After a conversation that played out like a superhero team-up comic, we decided to join forces, me with my experience working in the RPG community and him with technical experience garnered from his work in the video game industry. We were going to make the very service we wanted to use. We promptly began seeking out other party members to help make this fanciful dream a reality. By our powers combined! 

Friday, December 27, 2013

The Beginning of Something New...

Greetings blog-o-sphere—Joshua Bennett of Hero Forge here!
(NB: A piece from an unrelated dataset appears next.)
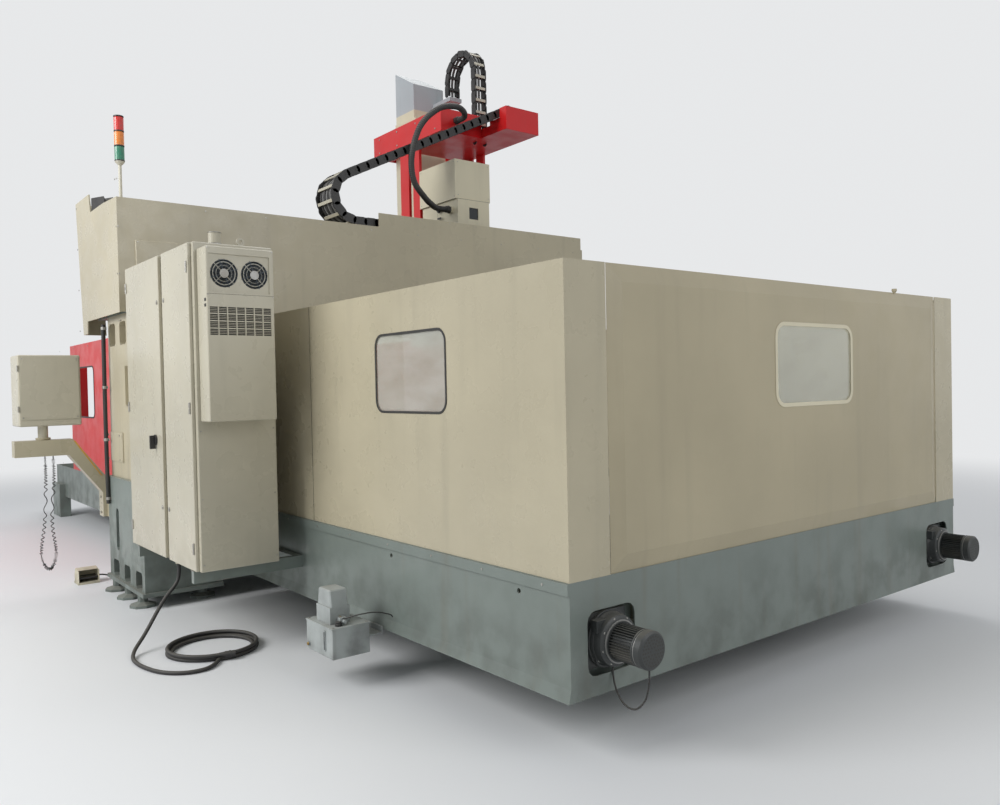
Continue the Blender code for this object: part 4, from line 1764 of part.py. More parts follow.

In an effort to give a little peek into our product, progress, and process, we wanted to provide an opportunity to see what we’re up to. We thought a blog might also give folks insight into some of what goes into a (hopefully) massively successful Kickstarter campaign. I know I, for one, want a record of it this whole adventure, so: welcome to the Hero Forge Blog!

First off, what are we?

Hero Forge is a service that will let you customize tabletop miniatures in a manner similar to a video game character creator or equipment screen. This will be made possible by a browser-based WebGL UI which will let you see your character in full 3D as you build it. You’ll be able to add, subtract, and mix-and-match parts from our library of poses, weapons, hair styles, accessories, and armor (broken down into several individually switchable parts). I've taken to calling it “digital kit bashing.” When you’re happy with it, checking out will send your model to a 3D printer and get it shipped right to you. Instead of combing through low resolution photo galleries or digging through poorly stocked shelves, you’ll be able to build your character with a few clicks and a get a highly detailed, bespoke mini—what’s not to love?

We’re honestly buzzing with excitement over here: this is a service we’re really excited to provide and one we’re really eager to use ourselves. Hopefully about half a year from now, when you or I start our next campaigns, we’ll be able to build our characters from the ground up on paper AND in plastic!